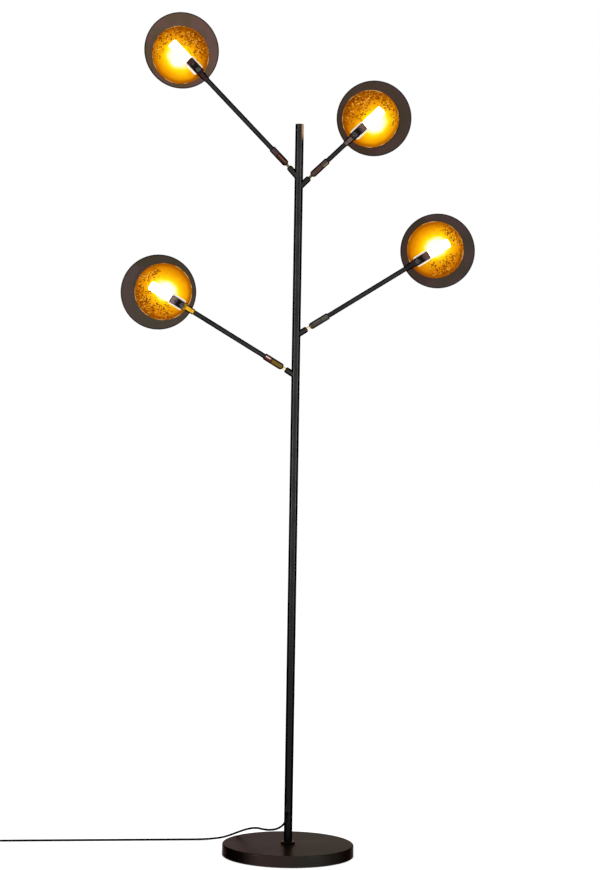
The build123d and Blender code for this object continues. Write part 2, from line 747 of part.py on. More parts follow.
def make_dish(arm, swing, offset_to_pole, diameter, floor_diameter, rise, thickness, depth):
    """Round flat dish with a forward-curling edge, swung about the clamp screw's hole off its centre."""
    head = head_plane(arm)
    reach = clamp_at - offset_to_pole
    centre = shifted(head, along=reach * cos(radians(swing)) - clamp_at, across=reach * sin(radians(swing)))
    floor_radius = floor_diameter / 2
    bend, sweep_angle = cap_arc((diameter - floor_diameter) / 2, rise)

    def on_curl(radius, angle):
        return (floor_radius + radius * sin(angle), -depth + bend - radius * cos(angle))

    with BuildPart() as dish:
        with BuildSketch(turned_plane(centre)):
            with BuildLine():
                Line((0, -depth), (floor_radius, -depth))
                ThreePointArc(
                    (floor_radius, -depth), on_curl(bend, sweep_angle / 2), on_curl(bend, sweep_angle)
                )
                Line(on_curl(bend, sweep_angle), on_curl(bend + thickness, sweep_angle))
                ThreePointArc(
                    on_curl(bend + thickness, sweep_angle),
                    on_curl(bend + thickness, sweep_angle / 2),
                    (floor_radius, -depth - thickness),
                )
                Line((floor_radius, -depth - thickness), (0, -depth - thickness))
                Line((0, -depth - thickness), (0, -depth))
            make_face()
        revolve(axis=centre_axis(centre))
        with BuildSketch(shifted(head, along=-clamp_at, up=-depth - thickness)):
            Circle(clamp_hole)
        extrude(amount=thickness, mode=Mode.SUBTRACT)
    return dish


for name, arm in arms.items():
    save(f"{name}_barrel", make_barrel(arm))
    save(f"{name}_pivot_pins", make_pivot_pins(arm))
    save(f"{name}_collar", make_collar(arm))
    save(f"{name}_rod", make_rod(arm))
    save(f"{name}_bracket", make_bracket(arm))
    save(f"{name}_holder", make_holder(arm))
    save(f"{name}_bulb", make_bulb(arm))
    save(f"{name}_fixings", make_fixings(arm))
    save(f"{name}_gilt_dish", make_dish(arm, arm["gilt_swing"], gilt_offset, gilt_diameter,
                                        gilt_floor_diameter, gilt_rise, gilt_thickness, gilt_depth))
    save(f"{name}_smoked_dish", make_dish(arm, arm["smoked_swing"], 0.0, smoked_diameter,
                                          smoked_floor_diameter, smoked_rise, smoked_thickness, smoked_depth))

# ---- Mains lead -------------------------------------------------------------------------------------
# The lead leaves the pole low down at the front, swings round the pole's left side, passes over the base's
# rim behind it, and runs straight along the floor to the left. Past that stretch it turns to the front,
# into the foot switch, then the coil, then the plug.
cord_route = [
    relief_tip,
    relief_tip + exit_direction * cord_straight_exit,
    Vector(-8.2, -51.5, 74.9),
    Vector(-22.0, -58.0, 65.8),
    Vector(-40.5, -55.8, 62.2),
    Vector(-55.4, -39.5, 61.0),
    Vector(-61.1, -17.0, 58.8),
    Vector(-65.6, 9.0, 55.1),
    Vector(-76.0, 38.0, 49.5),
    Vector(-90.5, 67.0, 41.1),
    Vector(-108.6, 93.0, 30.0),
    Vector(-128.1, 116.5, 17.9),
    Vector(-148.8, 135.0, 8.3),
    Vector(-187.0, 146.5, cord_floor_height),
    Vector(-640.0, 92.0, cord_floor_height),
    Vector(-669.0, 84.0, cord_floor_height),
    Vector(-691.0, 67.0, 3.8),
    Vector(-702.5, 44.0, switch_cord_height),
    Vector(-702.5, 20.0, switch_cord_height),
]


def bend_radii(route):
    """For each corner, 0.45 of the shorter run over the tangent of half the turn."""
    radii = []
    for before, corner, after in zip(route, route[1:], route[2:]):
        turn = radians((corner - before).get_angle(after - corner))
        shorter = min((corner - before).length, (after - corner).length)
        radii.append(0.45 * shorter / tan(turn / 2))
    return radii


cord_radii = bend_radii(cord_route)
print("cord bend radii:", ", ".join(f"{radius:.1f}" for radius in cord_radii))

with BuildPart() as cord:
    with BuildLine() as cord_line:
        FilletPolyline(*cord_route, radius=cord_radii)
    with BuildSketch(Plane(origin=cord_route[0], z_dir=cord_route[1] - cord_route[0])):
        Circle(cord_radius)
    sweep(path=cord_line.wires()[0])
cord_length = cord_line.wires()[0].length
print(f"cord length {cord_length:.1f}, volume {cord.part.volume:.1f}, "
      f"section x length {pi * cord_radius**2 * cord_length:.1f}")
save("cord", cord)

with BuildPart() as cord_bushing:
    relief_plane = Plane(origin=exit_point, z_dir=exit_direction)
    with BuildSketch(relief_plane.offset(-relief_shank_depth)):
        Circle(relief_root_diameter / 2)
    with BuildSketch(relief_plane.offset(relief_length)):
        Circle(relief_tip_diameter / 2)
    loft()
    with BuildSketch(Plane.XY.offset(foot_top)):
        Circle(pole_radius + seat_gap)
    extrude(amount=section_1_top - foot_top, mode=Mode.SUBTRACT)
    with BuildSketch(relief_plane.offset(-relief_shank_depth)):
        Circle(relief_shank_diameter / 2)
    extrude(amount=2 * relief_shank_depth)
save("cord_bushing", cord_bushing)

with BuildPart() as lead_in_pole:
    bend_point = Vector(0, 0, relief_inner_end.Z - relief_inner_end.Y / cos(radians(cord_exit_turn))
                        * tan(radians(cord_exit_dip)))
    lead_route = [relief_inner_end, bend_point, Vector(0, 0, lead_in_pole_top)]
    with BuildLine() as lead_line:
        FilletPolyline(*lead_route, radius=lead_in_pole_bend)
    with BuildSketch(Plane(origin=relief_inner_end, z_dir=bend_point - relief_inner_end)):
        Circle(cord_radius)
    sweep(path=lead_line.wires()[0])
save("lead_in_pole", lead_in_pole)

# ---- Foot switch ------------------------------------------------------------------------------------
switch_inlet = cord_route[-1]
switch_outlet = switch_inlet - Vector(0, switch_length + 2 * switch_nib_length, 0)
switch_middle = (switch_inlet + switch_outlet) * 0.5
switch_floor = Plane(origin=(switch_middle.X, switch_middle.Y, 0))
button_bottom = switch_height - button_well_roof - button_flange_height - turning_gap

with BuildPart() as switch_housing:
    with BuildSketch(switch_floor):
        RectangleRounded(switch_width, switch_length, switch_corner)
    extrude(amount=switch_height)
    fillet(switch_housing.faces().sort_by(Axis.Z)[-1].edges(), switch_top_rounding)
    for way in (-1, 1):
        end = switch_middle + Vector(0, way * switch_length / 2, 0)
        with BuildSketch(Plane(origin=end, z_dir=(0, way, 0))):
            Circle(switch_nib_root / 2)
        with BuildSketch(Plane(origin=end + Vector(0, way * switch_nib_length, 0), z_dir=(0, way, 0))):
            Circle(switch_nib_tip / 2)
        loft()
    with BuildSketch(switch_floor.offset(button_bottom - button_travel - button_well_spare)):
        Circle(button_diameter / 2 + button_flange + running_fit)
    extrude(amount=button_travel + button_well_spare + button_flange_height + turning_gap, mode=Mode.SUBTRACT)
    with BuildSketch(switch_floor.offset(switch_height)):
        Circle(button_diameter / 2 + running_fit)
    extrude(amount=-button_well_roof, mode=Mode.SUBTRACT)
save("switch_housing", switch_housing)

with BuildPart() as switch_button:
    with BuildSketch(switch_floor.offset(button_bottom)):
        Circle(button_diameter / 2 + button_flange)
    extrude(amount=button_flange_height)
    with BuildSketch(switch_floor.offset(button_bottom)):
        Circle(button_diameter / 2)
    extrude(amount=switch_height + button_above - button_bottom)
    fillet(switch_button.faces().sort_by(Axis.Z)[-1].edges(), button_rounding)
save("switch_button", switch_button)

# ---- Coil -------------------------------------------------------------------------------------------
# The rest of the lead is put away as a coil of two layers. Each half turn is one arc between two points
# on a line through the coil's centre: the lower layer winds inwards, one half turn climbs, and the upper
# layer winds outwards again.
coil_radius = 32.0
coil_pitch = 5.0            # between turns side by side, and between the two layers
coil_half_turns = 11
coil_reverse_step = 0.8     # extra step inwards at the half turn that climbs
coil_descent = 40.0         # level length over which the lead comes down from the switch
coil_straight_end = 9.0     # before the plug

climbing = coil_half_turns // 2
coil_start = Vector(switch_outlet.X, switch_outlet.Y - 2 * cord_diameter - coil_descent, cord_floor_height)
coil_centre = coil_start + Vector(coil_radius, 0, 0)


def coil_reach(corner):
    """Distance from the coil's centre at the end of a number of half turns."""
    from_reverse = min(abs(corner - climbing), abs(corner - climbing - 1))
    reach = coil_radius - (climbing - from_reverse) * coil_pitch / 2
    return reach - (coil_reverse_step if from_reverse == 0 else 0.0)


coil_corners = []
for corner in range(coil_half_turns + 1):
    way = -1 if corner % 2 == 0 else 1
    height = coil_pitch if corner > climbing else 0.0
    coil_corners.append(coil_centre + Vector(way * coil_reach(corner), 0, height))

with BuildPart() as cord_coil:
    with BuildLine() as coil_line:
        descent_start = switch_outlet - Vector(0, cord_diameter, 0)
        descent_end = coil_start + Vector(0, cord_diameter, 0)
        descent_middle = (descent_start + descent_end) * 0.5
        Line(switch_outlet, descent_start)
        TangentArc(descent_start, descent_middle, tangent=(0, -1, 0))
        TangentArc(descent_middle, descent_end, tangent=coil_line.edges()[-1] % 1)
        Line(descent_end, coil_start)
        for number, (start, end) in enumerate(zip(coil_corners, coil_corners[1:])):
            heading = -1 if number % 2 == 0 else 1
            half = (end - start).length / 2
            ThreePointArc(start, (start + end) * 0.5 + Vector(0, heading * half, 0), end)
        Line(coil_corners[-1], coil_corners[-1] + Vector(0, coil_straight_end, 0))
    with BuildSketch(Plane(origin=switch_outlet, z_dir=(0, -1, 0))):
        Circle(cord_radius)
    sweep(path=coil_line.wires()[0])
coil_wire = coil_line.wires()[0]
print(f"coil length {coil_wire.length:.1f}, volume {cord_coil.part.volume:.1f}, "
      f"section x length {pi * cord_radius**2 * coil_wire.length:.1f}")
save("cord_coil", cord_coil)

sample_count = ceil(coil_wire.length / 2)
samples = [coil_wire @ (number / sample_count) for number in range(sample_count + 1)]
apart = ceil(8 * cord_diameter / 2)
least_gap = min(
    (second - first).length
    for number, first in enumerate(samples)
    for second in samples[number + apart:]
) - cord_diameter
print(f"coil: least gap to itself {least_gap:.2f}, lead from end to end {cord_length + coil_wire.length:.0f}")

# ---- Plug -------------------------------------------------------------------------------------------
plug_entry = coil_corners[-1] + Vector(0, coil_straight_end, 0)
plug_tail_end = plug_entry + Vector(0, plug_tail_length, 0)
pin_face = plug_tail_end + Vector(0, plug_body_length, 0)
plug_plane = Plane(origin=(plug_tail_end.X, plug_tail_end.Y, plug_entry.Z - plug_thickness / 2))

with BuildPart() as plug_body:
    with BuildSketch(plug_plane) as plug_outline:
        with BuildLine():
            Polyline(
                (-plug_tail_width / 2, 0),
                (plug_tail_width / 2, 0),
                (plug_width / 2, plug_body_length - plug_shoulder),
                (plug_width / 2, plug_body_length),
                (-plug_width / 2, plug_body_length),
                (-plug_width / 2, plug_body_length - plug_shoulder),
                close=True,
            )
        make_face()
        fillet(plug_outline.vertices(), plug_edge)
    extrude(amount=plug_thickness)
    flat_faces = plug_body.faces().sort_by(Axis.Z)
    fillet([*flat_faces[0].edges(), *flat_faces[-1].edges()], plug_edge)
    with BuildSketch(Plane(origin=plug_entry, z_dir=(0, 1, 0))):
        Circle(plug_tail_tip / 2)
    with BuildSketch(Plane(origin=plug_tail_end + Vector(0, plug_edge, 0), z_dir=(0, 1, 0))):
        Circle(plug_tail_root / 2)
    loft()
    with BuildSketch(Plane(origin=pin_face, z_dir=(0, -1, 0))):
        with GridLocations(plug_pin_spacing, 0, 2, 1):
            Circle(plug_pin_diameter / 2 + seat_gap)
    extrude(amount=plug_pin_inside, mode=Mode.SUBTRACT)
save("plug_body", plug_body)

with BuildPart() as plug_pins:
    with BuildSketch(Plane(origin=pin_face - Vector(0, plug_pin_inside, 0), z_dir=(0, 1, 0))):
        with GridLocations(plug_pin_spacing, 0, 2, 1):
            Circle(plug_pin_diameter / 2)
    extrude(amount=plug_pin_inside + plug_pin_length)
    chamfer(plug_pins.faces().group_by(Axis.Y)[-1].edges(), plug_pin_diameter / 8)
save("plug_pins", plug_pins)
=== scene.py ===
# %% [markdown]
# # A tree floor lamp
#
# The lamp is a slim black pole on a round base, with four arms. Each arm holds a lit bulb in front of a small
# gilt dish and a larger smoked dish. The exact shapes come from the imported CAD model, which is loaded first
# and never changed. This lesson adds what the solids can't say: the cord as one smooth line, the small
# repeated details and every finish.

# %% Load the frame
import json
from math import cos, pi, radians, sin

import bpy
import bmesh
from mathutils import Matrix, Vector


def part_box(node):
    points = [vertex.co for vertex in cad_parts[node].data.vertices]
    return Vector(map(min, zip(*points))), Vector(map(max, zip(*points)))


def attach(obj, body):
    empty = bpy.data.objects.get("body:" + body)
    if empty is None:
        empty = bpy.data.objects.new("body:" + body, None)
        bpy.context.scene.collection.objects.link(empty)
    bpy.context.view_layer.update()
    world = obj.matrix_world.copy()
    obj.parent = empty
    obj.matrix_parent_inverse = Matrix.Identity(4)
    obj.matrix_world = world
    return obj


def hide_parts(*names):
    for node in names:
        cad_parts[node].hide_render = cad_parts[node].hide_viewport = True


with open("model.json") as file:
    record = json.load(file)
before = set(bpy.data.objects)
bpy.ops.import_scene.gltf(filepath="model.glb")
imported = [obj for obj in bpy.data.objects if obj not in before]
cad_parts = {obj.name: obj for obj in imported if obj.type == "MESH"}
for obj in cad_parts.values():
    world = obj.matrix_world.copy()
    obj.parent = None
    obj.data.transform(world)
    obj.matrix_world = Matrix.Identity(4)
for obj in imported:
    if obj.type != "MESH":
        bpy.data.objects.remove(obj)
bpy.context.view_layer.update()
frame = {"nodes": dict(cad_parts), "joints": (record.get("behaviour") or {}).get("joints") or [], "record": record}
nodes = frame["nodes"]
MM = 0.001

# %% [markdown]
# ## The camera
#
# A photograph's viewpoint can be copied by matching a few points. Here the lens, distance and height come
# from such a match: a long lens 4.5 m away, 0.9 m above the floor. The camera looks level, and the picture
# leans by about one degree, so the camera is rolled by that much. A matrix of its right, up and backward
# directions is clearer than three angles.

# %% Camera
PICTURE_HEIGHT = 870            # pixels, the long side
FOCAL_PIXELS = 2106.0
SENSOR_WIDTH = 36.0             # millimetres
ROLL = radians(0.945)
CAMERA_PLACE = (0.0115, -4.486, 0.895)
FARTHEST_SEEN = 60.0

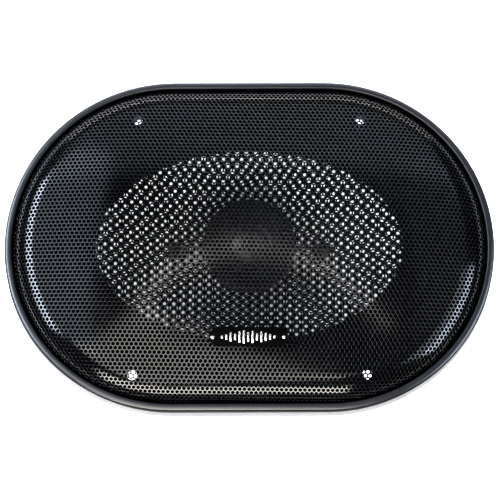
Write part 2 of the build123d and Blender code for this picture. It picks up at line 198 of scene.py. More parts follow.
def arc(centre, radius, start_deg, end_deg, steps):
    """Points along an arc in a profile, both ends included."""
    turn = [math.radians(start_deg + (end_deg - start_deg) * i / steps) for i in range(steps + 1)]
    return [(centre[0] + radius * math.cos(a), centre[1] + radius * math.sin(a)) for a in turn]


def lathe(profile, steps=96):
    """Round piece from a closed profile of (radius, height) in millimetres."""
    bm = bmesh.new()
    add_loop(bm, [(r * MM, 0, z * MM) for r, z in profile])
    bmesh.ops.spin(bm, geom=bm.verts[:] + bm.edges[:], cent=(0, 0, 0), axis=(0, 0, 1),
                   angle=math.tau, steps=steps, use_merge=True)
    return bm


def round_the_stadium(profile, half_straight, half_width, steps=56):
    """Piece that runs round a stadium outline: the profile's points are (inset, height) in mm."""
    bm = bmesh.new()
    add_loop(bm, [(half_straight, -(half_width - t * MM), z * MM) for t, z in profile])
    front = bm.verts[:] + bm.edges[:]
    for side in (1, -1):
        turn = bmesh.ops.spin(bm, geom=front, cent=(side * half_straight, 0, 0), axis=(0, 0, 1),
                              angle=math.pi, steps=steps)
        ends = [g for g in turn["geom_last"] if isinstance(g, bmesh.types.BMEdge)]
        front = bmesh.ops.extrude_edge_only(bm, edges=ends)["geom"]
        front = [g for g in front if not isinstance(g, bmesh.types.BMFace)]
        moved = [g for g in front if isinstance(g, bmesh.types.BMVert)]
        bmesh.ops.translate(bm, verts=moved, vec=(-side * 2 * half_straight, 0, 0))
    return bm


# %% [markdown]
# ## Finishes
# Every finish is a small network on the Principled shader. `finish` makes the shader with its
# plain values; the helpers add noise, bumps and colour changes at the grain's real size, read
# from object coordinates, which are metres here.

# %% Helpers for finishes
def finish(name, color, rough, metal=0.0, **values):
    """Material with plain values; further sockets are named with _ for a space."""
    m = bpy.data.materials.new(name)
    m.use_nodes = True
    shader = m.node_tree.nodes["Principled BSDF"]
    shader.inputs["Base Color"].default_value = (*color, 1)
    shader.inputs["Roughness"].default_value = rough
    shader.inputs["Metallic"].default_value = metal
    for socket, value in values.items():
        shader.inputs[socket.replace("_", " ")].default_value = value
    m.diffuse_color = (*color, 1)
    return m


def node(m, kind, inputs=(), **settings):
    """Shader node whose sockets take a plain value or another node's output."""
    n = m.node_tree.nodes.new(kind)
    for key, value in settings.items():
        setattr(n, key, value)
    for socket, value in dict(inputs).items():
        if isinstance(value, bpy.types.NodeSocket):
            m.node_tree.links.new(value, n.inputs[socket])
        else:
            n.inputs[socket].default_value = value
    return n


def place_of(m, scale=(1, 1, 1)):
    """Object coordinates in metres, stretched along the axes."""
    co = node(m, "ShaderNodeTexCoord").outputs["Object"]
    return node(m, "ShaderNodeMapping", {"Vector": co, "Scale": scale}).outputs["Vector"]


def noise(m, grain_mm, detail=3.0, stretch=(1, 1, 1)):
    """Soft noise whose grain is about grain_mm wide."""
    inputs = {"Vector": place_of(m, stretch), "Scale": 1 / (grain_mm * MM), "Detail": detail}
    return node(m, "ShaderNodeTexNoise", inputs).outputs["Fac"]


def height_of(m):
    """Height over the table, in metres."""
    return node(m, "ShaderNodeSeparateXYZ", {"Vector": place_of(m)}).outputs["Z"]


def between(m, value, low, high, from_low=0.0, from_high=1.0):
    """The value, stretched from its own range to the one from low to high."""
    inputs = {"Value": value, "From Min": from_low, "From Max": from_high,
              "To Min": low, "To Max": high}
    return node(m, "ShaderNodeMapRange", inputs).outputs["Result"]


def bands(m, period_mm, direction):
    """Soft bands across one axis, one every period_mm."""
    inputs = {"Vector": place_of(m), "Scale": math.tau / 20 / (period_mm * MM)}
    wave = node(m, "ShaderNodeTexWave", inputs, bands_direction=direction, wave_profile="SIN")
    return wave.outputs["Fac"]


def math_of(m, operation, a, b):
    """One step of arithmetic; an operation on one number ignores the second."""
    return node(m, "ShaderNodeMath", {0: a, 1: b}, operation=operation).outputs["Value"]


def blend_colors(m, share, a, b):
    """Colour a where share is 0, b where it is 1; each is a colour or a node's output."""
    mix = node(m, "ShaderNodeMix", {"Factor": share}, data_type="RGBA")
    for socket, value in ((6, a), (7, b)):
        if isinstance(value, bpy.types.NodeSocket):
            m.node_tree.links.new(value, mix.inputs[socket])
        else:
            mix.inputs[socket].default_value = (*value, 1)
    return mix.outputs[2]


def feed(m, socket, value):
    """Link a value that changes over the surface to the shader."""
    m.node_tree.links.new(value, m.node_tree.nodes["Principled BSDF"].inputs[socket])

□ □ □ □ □

▸ Exercise prompt: Extract exactly and only these lines: the line containing "Write part 2 of", the line containing "return [(centre[0] +", and every line between them.

▸ Result of this exercise:
Write part 2 of the build123d and Blender code for this picture. It picks up at line 198 of scene.py. More parts follow.
def arc(centre, radius, start_deg, end_deg, steps):
    """Points along an arc in a profile, both ends included."""
    turn = [math.radians(start_deg + (end_deg - start_deg) * i / steps) for i in range(steps + 1)]
    return [(centre[0] + radius * math.cos(a), centre[1] + radius * math.sin(a)) for a in turn]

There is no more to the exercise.